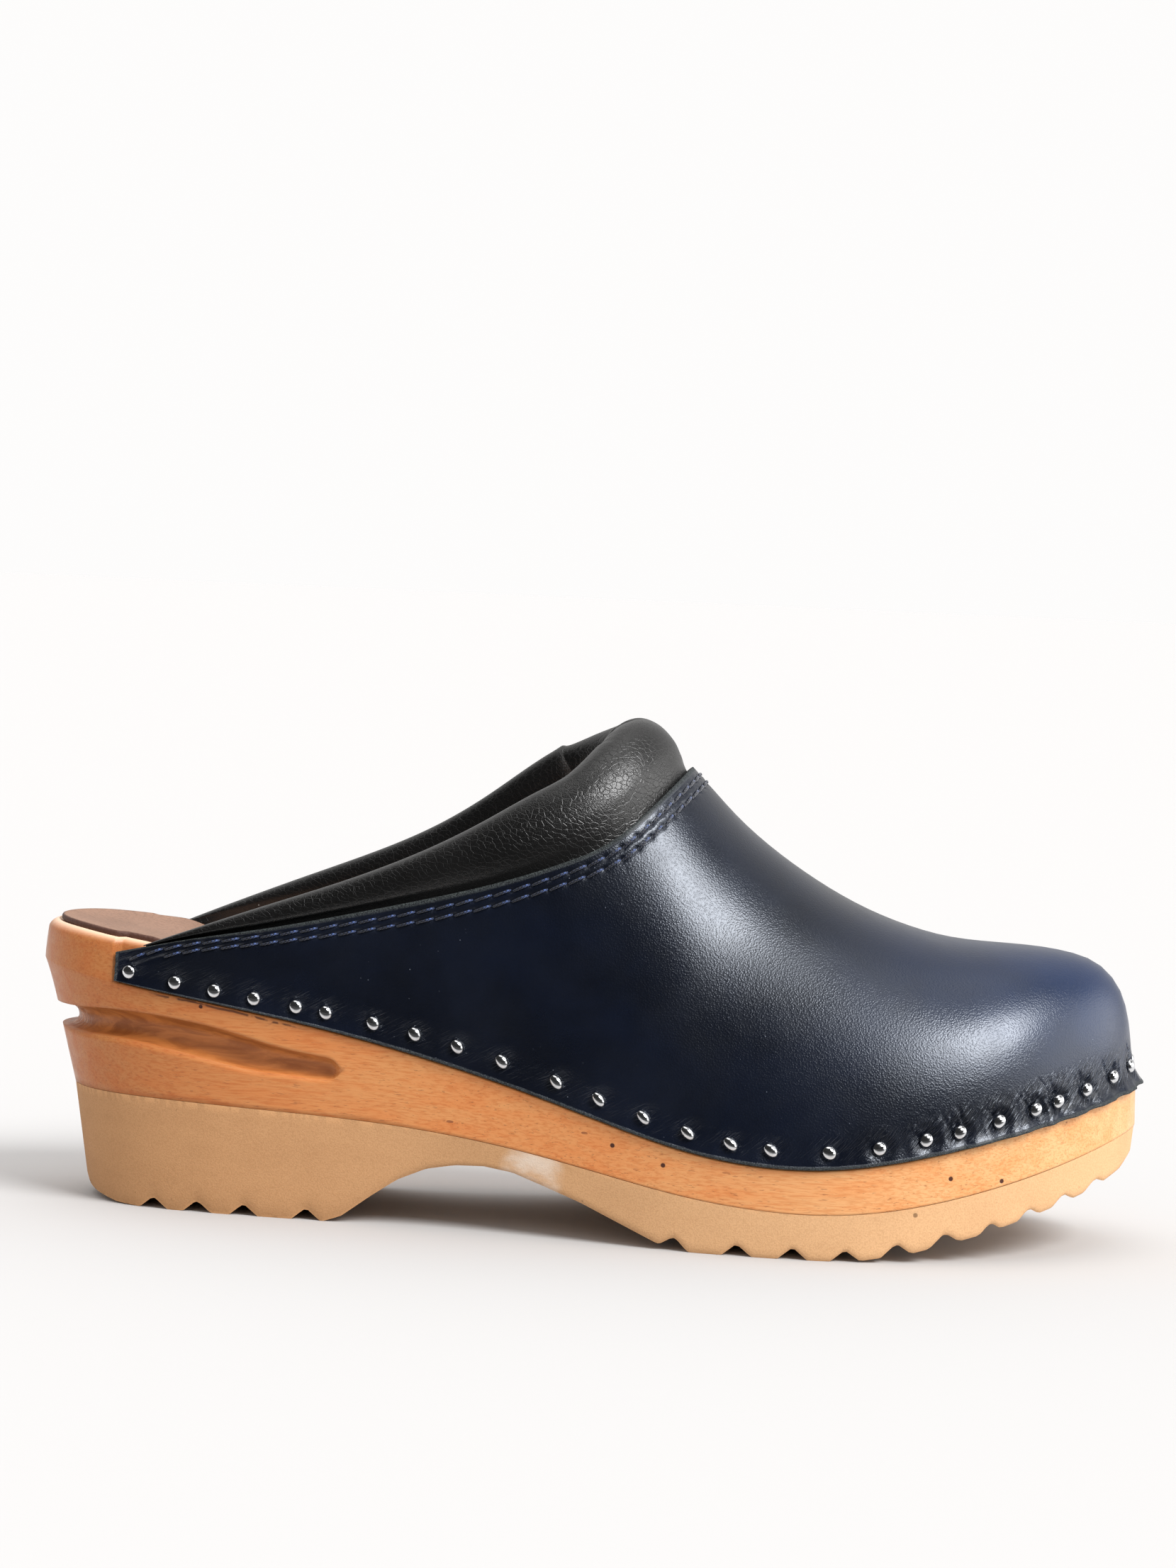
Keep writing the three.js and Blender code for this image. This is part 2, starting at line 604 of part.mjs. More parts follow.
/** Where the tacks stand: as hand-set on the outer side, then evenly round the toe and inner side. */
function tackPlaces() {
  const outer = OUTER_TACKS.map((percent) => edgePlace((percent * LENGTH) / 100));
  const rest = TACK_COUNT - outer.length;
  const fine = evenly(400, outer[outer.length - 1], -outer[0]);
  const runs = [0];
  for (let k = 1; k < fine.length; k++) {
    const step = basePoint(fine[k]).point.distanceTo(basePoint(fine[k - 1]).point);
    runs.push(runs[k - 1] + step);
  }
  const pitch = runs[runs.length - 1] / rest;
  const round = evenly(rest - 1, pitch, rest * pitch - 1e-3).map(
    (run) => fine[runs.findIndex((value) => value >= run)],
  );
  return [...outer, ...round].map((place) => {
    const column = columnLine(place);
    const distance = nailLine(basePoint(place).point.x);
    return {
      seat: pointOn(column, distance),
      outward: upperNormal(place, distance / column.length),
    };
  });
}

/** Turns a geometry made along +Y to stand along a direction at a point. */
function plant(geometry, point, direction) {
  const turn = new THREE.Quaternion().setFromUnitVectors(new THREE.Vector3(0, 1, 0), direction);
  geometry.applyQuaternion(turn);
  geometry.translate(point.x, point.y, point.z);
  return geometry;
}

/** Clearance hole for a tack's shank, through the vamp and into the wood. */
function shankHole({ seat, outward }) {
  const radius = TACK_SHANK / 2 + GAP;
  const depth = TACK_LENGTH + GAP;
  const hole = new THREE.CylinderGeometry(radius, radius, depth + 4, 6);
  hole.translate(0, (4 - depth) / 2, 0);
  return toSolid(plant(hole, seat, outward));
}

/** Domed head on a pointed shank, its underside resting just off the leather. */
function tack({ seat, outward }) {
  const head = TACK_HEAD / 2;
  const shank = TACK_SHANK / 2;
  const rise = GAP + 0.15;
  const dome = evenly(2, 0, Math.PI / 2).map(
    (a) => new THREE.Vector2(head * Math.cos(a), rise + TACK_DOME * Math.sin(a)),
  );
  dome[dome.length - 1].x = 0;
  const outlinePoints = [
    new THREE.Vector2(0, -TACK_LENGTH),
    new THREE.Vector2(shank, 2 - TACK_LENGTH),
    new THREE.Vector2(shank, rise),
    ...dome,
  ];
  return toGeometry(toSolid(plant(new THREE.LatheGeometry(outlinePoints, 6), seat, outward)));
}

// ---------------------------------------------------------------- collar
/** Places along the seam from one rear end of the opening to the other, ending at a distance x. */
function seamPlaces(count, start) {
  const share = (start - TAIL) / (THROAT - TAIL);
  const limit = (Math.acos(THREE.MathUtils.clamp(share, 0, 1)) / (Math.PI / 2)) ** (1 / 1.4);
  return evenly(count, -limit, limit);
}

/** Frame on the seam: the point, the way out of the leather, and the way up the leather. */
function seamFrame(place) {
  const at = (s) => {
    const column = columnLine(s);
    return pointOn(column, column.length);
  };
  const point = at(place);
  const ahead = at(place + 0.01).sub(at(place - 0.01)).normalize();
  const out = upperNormal(place, 1);
  const up = out.clone().cross(ahead).normalize();
  if (up.z < 0) up.negate();
  return { point, out, up };
}

/** Section of the collar as [up, out] points, from behind the vamp, over the top and down inside. */
function collarSection(x) {
  const height = collarHeight(x);
  const width = collarWidth(x);
  const behind = LEATHER + 1.5 * GAP;
  const flange = Math.min(FLANGE, 0.9 + 0.26 * Math.max(0, x - COLLAR_START));
  const bulge = THREE.MathUtils.smoothstep(height, 2, 14);
  return [
    [-flange, -behind],
    [GAP, -behind],
    [0.14 * height + 2 * GAP, -0.6 * behind * (1 - 0.6 * bulge) - 0.4],
    [0.38 * height, (0.12 * bulge - 0.07) * width],
    [0.66 * height, (0.15 * bulge - 0.08) * width],
    [0.9 * height, (0.1 * bulge - 0.18) * width],
    [height, -0.46 * width],
    [0.95 * height, -0.78 * width],
    [0.7 * height, -width],
    [0.3 * height, -1.04 * width],
    [-flange, -width],
  ];
}

/** The section moved inwards by a distance, square to its own line. */
function shrink(section, distance) {
  return section.map((p, k) => {
    const a = section[Math.max(0, k - 1)];
    const b = section[Math.min(section.length - 1, k + 1)];
    const length = Math.hypot(b[0] - a[0], b[1] - a[1]);
    const inward = [(b[1] - a[1]) / length, -(b[0] - a[0]) / length];
    return [p[0] + inward[0] * distance, p[1] + inward[1] * distance];
  });
}

function onFrame({ point, out, up }, [rise, offset]) {
  return point.clone().addScaledVector(up, rise).addScaledVector(out, offset);
}

function collarCover() {
  const front = [];
  const back = [];
  for (const place of seamPlaces(36, COLLAR_START)) {
    const frame = seamFrame(place);
    const section = collarSection(frame.point.x);
    front.push(section.map((p) => onFrame(frame, p)));
    back.push(shrink(section, COVER).map((p) => onFrame(frame, p)));
  }
  return toGeometry(toSolid(shell(front, back)));
}

function collarFoam() {
  const loops = seamPlaces(28, FOAM_START).map((place) => {
    const frame = seamFrame(place);
    const section = shrink(collarSection(frame.point.x), COVER + GAP).slice(2, -2);
    return section.map((p) => onFrame(frame, p));
  });
  return toGeometry(toSolid(tube(loops, true)));
}

// ---------------------------------------------------------------- seam threads
/** One row of sewing thread, lying along the vamp below its top edge. */
function seamThread(below, start) {
  const loops = seamPlaces(32, start).map((place) => {
    const column = columnLine(place);
    const share = 1 - below / column.length;
    const out = upperNormal(place, share);
    const middle = pointOn(column, share * column.length).addScaledVector(out, GAP + THREAD * 0.6);
    const up = pointOn(column, share * column.length + 1).sub(pointOn(column, share * column.length));
    up.normalize();
    const corner = (a, b) => middle.clone().addScaledVector(up, a).addScaledVector(out, b);
    const r = THREAD / 2;
    return [corner(r, 0), corner(0, r), corner(-r, 0), corner(0, -r)];
  });
  return toGeometry(toSolid(tube(loops, true)));
}

// ---------------------------------------------------------------- materials
const finish = (color, roughness, metalness = 0) =>
  new THREE.MeshStandardMaterial({ color, roughness, metalness });
const wood = finish(0xc98a55, 0.45);
const polyurethane = finish(0xb59468, 0.8);
const sockLeather = finish(0x8a5a44, 0.7);
const navyLeather = finish(0x101a33, 0.35);
const blackLeather = finish(0x161414, 0.4);
const foam = finish(0xd8cfb8, 0.95);
const thread = finish(0x1c2c5a, 0.7);
const nickel = finish(0xcfd2d6, 0.2, 1);

// ---------------------------------------------------------------- assembly
const clog = new THREE.Group();

function addPiece(name, geometry, material) {
  const mesh = new THREE.Mesh(geometry, material);
  mesh.name = name;
  clog.add(mesh);
}

const tacks = tackPlaces();
addPiece("wooden_sole", woodenSole(tacks), wood);
addPiece("outsole", outsole(), polyurethane);
addPiece("insole_sock", insoleSock(), sockLeather);
addPiece("vamp", vamp(tacks), navyLeather);
addPiece("collar_cover", collarCover(), blackLeather);
addPiece("collar_foam", collarFoam(), foam);
SEAM_ROWS.forEach((below, row) => {
  addPiece(`seam_thread_${row + 1}`, seamThread(below, ROW_STARTS[row]), thread);
});
tacks.forEach((spot, k) => {
  addPiece(`tack_${String(k + 1).padStart(2, "0")}`, tack(spot), nickel);
});

// The origin is on the floor, in the middle of the clog's own box.
const box = new THREE.Box3().setFromObject(clog);
const middle = box.getCenter(new THREE.Vector3());
clog.position.set(-middle.x, -middle.y, -box.min.z);

const model = new THREE.Group();
model.add(clog);

export default model;
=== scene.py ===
"""A wooden clog: fine surfaces of the sole, upper, collar, seams and tacks, laid on the CAD frame.

Every shape is drawn in millimetres with X from the heel to the toe, Y across and Z up, and is moved
into the frame's place and metres when its mesh is made. A turn runs from 0 at the heel to pi at the
toe, so that even steps of it draw both round ends evenly.
"""

import math

import bmesh
import bpy
import numpy as np
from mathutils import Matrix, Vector


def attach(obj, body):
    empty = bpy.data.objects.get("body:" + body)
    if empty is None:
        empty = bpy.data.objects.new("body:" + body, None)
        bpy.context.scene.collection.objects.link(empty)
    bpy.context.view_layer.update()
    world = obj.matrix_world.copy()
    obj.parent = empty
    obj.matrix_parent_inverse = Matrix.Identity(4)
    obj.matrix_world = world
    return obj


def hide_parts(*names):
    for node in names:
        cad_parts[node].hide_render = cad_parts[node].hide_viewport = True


bl_info = {
    "name": "Wooden clog",
    "version": (1, 0, 0),
    "blender": (4, 5, 0),
    "location": "3D View > Sidebar > Clog",
    "description": "Builds a nailed leather clog on its wooden sole",
    "category": "Add Mesh",
}

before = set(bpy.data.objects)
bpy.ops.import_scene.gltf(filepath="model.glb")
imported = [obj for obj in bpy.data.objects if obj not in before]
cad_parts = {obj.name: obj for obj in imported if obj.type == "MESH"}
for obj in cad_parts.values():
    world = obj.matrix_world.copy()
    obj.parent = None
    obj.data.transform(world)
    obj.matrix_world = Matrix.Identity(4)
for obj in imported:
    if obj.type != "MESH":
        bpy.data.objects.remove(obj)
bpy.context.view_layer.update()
MM = 0.001

# ------------------------------------------------------------------ sizes, mm
LENGTH = 268.0
HEEL_END, CENTRE_LINE = -134.049, 1.036  # the drawing's origin, in the frame
TOE_TUCK = 1.3  # the upper stops this far short of the wood's toe
WALL_LENGTH = LENGTH - TOE_TUCK
PROUD, EDGE_FLARE = 0.6, 1.0  # the upper past the wood, and its lower edge past the upper
TAIL, THROAT = 21.0, 156.5  # the ends of the vamp's top edge, from the heel
MEDIAL_RISE = 2.0  # the inner top edge stands this much higher at its middle
NAIL_BAND, BAND_LEAN = 8.0, 0.6  # the wood's band behind the nailed edge
BAND_START, BAND_FULL = 0.105 * LENGTH, 0.16 * LENGTH  # the heel's rim turns into it here
SEAM_SPREAD = 1.4  # over 1, places along the top edge crowd towards the throat
VAMP_SEAT = 2.0 - PROUD + 0.3  # the leather's thickness inside the wood's side, with room
RIM_BEVEL, HEEL_SWELL, HEEL_ZONE = 1.8, 1.2, 0.12 * LENGTH
SLOT_REACH, SLOT_ROUND, SLOT_DEPTH = 76.4, 3.6, 4.6
NOTCH_DEPTH, NOTCH_WIDTH, NOTCH_FLOOR = 2.5, 7.0, 0.5
SIDE_LEAN, HEEL_LEAN = 0.6, 4.0  # the outsole's wall goes in this far on its way down
SOCK_MARGIN = 1.0
SOCK_EDGE = [(0.25, 0.05), (0.0, 0.3), (0.0, 0.95), (0.22, 1.35), (0.6, 1.5)]  # inward, up
TREAD_GAP, TREAD_CORNER = 0.05, 0.45  # the outsole inside the wood, and its rounded foot
WOOD_LIFT, LEDGE_DROP = 0.04, 0.55  # the wood's side starts above the joint, ends below the ledge
RIM_INSET = 0.4
TACK_COUNT = 50
OUTER_TACKS = [
    9.1, 13.4, 17, 20.6, 24.4, 27.1, 31.4, 35.2, 39.1, 43.2, 48.2, 52.1, 56.2, 60.2, 64, 67.5,
    72.5, 76.8, 80.8, 83.7, 87.1, 90.3, 92.3, 94.9,
]
STITCH_ROWS = ((2.6, 25.0), (5.0, 36.0))  # below the top edge, and first stitch from the heel
STITCH_PITCH = 4.7
COLLAR_TAIL = 28.0

# the stage, in the frame's metres
FLOOR_REACH, FLOOR_GREY = 12.0, (0.466, 0.4615, 0.4605)
KEY_FROM, KEY_SPREAD, KEY_STRENGTH = (0.55, -0.46, 0.7), 27.0, 3.4
CAMERA_PLACE, CAMERA_TURN, LENS = (0.05292, -0.98979, 0.16429), (86.6541, -2.4658, 3.3751), 93.23

# marks on the sole, in the frame: points in mm, and a crack whose height is level + slope * x, in m
WOOD_PINHOLES = [(8.8, -42, 24), (21, -44.4, 20.3), (88.4, -42.5, 20.3), (100.5, -37.1, 19.6)]
HEEL_PIT, OUTSOLE_HOLE, CHALK_MARK = (-91.5, -31.2, 50.7), (80.5, -44.3, 11.6), (-10.3, -36, 15.6)
CRACK_LEVEL, CRACK_SLOPE = 34.9 * MM, -0.178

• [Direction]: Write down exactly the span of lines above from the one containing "clog's own box." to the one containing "for node in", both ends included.

• [Solution for this task]:
// The origin is on the floor, in the middle of the clog's own box.
const box = new THREE.Box3().setFromObject(clog);
const middle = box.getCenter(new THREE.Vector3());
clog.position.set(-middle.x, -middle.y, -box.min.z);

const model = new THREE.Group();
model.add(clog);

export default model;
=== scene.py ===
"""A wooden clog: fine surfaces of the sole, upper, collar, seams and tacks, laid on the CAD frame.

Every shape is drawn in millimetres with X from the heel to the toe, Y across and Z up, and is moved
into the frame's place and metres when its mesh is made. A turn runs from 0 at the heel to pi at the
toe, so that even steps of it draw both round ends evenly.
"""

import math

import bmesh
import bpy
import numpy as np
from mathutils import Matrix, Vector


def attach(obj, body):
    empty = bpy.data.objects.get("body:" + body)
    if empty is None:
        empty = bpy.data.objects.new("body:" + body, None)
        bpy.context.scene.collection.objects.link(empty)
    bpy.context.view_layer.update()
    world = obj.matrix_world.copy()
    obj.parent = empty
    obj.matrix_parent_inverse = Matrix.Identity(4)
    obj.matrix_world = world
    return obj


def hide_parts(*names):
    for node in names:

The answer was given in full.